Whitehot Magazine
"The Best Art In The World"
Projects 90: Song Dong at The Museum of Modern Art
11 West 53 Street
New York, NY 10019-5497
June 24, 2009 through September 7, 2009
Everything is Useful
Right now the atrium of the MOMA is meticulously filled with oodles of a single person’s belongings, situated around and within the roughly hewn frame of the diminutive house that the objects once filled. It could be the most incredible yard sale you’ve ever laid your eyes upon, one for the Smithsonian, until you notice the blue neon sign hung overhead that reads, ‘Dad, don’t worry, Mum and We are fine’, and learn that the whole layout - indeed the essential function of the work itself - was intended to help the artist’s late mother cope with the death of her husband. It’s a dose of art medicine, you might say.

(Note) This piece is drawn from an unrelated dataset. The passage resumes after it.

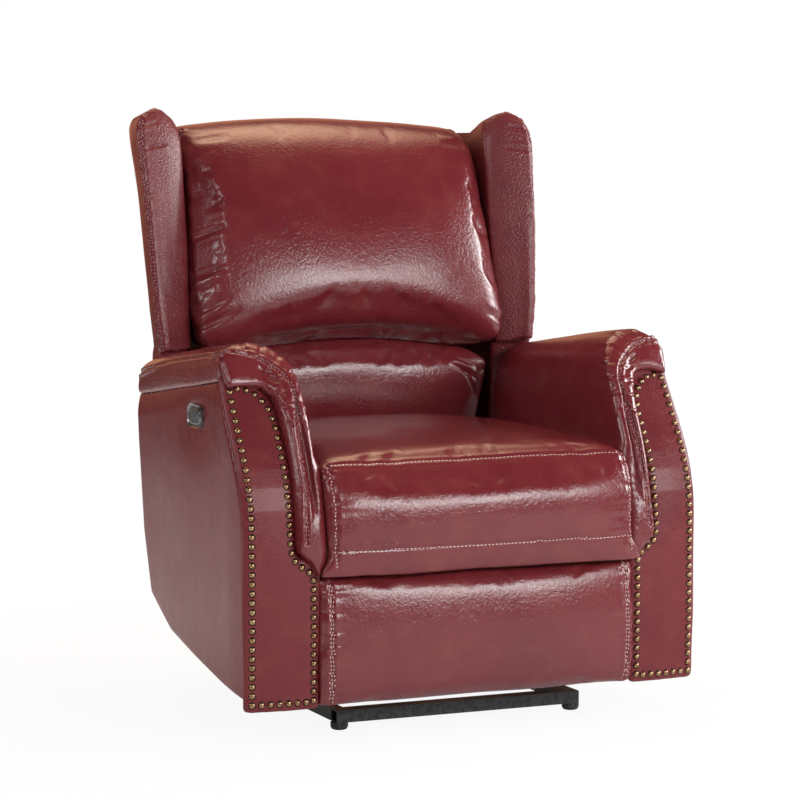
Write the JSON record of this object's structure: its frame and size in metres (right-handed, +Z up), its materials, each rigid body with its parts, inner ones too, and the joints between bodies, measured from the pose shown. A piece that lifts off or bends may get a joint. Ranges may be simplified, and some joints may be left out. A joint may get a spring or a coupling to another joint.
{
  "type": "wingback power recliner",
  "caption": "Wingback power recliner in smooth leather with nail-trimmed arms, a reclining back and a footrest on a folding linkage.",
  "frame": {"origin": "on the floor, under the middle of the closed chair's length and width", "axes": "+Z up, -Y towards the front, the way a sitter faces, +X to the sitter's left, which is the side without the switch"},
  "size_m": [0.78, 0.8327, 0.9806],
  "materials": {
    "leather": "smooth glossy burgundy leather with a fine grain",
    "pebbled_leather": "pebbled burgundy leather with a satin gloss",
    "black_steel": "satin black powder coat",
    "zinc_steel": "zinc-plated steel strip",
    "antique_brass": "darkened antique brass nail heads",
    "board": "plain plywood and softwood",
    "dark_plastic": "gunmetal-coloured switch plastic",
    "motor_plastic": "fine-textured black plastic"
  },
  "bodies": {
    "base": {"base_rail_left": "black_steel", "base_rail_right": "black_steel", "front_crossbar": "black_steel", "rear_crossbar": "black_steel", "glide_front_left": "black_steel", "glide_front_right": "black_steel", "glide_rear_left": "black_steel", "glide_rear_right": "black_steel", "tilt_bracket_left": "black_steel", "tilt_bracket_right": "black_steel"},
    "seat": {"side_plate_left": "zinc_steel", "side_plate_right": "zinc_steel", "arm_bracket_left": "zinc_steel", "arm_bracket_right": "zinc_steel", "back_hinge_pin_left": "zinc_steel", "back_hinge_pin_right": "zinc_steel", "cross_tube": "zinc_steel", "actuator_track": "zinc_steel", "actuator_motor": "motor_plastic", "power_inlet": "motor_plastic", "seat_frame": "board", "seat_springs": "zinc_steel", "seat_cushion": "leather", "arm_front_panel_left": "leather", "arm_front_panel_right": "leather", "nail_trim_left": "antique_brass", "nail_trim_right": "antique_brass", "arm_pad_left": "leather", "arm_pad_right": "leather", "arm_side_panel_left": "leather", "arm_side_panel_right": "leather", "arm_frame_left": "board", "arm_frame_right": "board", "control_bezel": "dark_plastic"},
    "back": {"back_frame": "board", "back_bracket_left": "zinc_steel", "back_bracket_right": "zinc_steel", "back_panel": "leather", "back_cushion": "leather", "lumbar_cushion": "leather", "wing_left": "pebbled_leather", "wing_right": "pebbled_leather"},
    "drive": {"drive_tube": "zinc_steel", "swing_link_left": "zinc_steel", "swing_link_right": "zinc_steel"},
    "reach": {"reach_link_left": "zinc_steel", "reach_link_right": "zinc_steel", "stabilizer_rod": "zinc_steel"},
    "footrest": {"footrest_bracket_left": "zinc_steel", "footrest_bracket_right": "zinc_steel", "footrest_board": "board", "footrest_pad": "leather"},
    "guide_links": {"guide_link_left": "zinc_steel", "guide_link_right": "zinc_steel"},
    "control_links": {"control_link_left": "zinc_steel", "control_link_right": "zinc_steel"},
    "slider": {"actuator_slider": "motor_plastic"},
    "open_press": {"open_button": "dark_plastic"},
    "close_press": {"close_button": "dark_plastic"}
  },
  "joints": [
    {"name": "back_recline", "type": "hinge", "parent": "seat", "child": "back", "pos_m": [0, 0.2056, 0.256], "axis": [-1, 0, 0], "range_deg": [0, 35]},
    {"name": "seat_tilt", "type": "hinge", "parent": "base", "child": "seat", "pos_m": [0, -0.0794, 0.104], "axis": [-1, 0, 0], "range_deg": [0, 5.05]},
    {"name": "footrest_swing", "type": "hinge", "parent": "seat", "child": "drive", "pos_m": [0, -0.2494, 0.23], "axis": [-1, 0, 0], "range_deg": [0, 118.5]},
    {"name": "reach_fold", "type": "hinge", "parent": "drive", "child": "reach", "pos_m": [0, -0.17142, 0.07222], "axis": [1, 0, 0], "range_deg": [0, 134]},
    {"name": "footrest_tilt", "type": "hinge", "parent": "reach", "child": "footrest", "pos_m": [0, -0.31124, 0.17912], "axis": [-1, 0, 0], "range_deg": [0, 103]},
    {"name": "guide_swing", "type": "hinge", "parent": "seat", "child": "guide_links", "pos_m": [0, -0.2857, 0.2411], "axis": [-1, 0, 0], "range_deg": [0, 122.3]},
    {"name": "control_swing", "type": "hinge", "parent": "footrest", "child": "control_links", "pos_m": [0, -0.30974, 0.20512], "axis": [1, 0, 0], "range_deg": [0, 104.2]},
    {"name": "slider_travel", "type": "slide", "parent": "seat", "child": "slider", "axis": [0, -1, 0], "range_m": [0, 0.105]},
    {"name": "open_button_press", "type": "slide", "parent": "seat", "child": "open_press", "axis": [1, 0, 0], "range_m": [0, 0.002], "stiffness_N_per_m": 400},
    {"name": "close_button_press", "type": "slide", "parent": "seat", "child": "close_press", "axis": [1, 0, 0], "range_m": [0, 0.002], "stiffness_N_per_m": 400}
  ],
  "couplings": [
    {"joint": "seat_tilt", "follows": "back_recline", "ratio": 0.14286},
    {"joint": "reach_fold", "follows": "footrest_swing", "ratio": 1.103},
    {"joint": "footrest_tilt", "follows": "footrest_swing", "ratio": 0.8461},
    {"joint": "guide_swing", "follows": "footrest_swing", "ratio": 1.0065},
    {"joint": "control_swing", "follows": "footrest_swing", "ratio": 0.8563},
    {"joint": "slider_travel", "follows": "footrest_swing", "m_per_rad": 0.04944}
  ]
}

The installation is titled, Waste Not, and the artist, Song Dong, a paladin of cool conceptual art that can stimulate your mind while warming the cockles of your heart, has written that “art isn’t important here. The most important thing is to pull my mother out of her isolated and grief stricken world.” As Song Dong tells the story, after his father’s sudden death his mother was utterly beside herself. She withdrew, and her propensity to accumulate objects intensified. Three decades of collecting things that might one day come in handy was crosschecked by a total unwillingness to throw anything away, resulting in a suffocating clutter of stuff that was basically useless but couldn’t be trashed as a matter of principle. Any attempts Song Dong or his sister made to clean up her growing hodgepodge only resulted in conflict, as she feared they’d throw away something that could have been useful. This mentality was the driving force of her generation - Wu jin qi yong, (Waste nothing that could potentially be useful in the future) - but new wealth in China effectively nullified that value. With Waste Not, Song Dong gave his mother’s possessions a new use-value, and in the process rekindled happiness in her life.

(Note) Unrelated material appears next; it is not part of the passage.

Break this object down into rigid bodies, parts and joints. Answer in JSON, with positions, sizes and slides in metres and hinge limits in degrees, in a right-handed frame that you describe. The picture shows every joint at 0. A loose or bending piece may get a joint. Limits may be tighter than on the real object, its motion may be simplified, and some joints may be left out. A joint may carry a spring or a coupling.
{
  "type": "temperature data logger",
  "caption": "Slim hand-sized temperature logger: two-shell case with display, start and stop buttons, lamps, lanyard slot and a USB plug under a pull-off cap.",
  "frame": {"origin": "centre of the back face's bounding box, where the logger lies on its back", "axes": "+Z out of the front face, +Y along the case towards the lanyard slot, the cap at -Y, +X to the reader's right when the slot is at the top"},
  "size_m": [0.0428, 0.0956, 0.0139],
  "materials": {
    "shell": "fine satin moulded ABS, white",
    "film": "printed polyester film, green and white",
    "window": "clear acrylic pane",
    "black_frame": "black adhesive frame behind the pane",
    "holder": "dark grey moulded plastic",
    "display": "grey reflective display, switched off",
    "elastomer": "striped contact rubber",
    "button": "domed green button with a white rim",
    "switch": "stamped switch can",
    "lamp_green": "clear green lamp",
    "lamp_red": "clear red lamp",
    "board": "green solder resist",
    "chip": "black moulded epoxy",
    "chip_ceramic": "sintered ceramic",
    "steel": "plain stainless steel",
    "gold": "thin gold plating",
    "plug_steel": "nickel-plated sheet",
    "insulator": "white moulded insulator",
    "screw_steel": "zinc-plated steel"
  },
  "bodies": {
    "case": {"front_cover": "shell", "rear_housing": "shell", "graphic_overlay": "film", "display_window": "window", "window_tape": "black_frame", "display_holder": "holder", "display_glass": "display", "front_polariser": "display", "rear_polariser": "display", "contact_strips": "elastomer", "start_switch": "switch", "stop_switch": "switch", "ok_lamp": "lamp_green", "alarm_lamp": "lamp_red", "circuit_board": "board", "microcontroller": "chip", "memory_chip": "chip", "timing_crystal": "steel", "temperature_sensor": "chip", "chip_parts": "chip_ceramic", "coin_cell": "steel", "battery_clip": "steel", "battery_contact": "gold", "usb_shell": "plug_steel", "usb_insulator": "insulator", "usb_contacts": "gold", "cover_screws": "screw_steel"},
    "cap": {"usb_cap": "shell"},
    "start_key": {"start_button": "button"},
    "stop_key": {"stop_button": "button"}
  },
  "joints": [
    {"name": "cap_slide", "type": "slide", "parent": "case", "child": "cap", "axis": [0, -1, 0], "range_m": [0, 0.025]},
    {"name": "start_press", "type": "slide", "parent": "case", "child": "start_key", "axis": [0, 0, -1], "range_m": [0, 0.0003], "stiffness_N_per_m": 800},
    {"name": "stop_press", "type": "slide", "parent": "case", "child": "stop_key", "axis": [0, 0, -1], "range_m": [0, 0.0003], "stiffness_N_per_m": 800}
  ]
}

All of the objects in the exhibition belong to Song Dong’s late mother, Zhao Xiangyuan, and some of them are actually older than the artist himself. In the first incarnations of Waste Not, (this is the fifth construction of the work) Zhao Xiangyuan organized the piles herself, and sat amongst them while the exhibition was open talking with gallery visitors or writing her memoir. Song Dong likes to say he was no more than her assistant. At the Sixth Guangju Biennale in 2006, Song Dong and his mother were honored with The Grand Award for Waste Not.
Unexpectedly, this past January, Zhao Xiangyuan passed away. Instead of closing the door on a piece that had served its original purpose, Song Dong invited his sister, Song Hui, to help him with the installation process, altering the emotional aspect of the work from restoration to reflection. The piece is no longer a vehicle through which Zhao Xiangyuan manifests the mentality of her generation; rather, it becomes more of a commemoration of a generation, and a contemplative exercise for Song Dong and his sister.
This is the first time Waste Not has been shown on American soil and it’s refreshing to see something not obsessed by youth culture, but rather quietly meditating on what preceded it. For our culture of quick gratification, hyper consumption, and ridiculous trash production, Waste Not, is an example of a life lived in reverse circumstances. It shows us who we are by presenting us with what we are not.
Charlie Schultz was born in 1982 and raised on an equestrian farm in
central Pennsylvania. He graduated from Bard College in 2005 and
currently lives and works in New York City.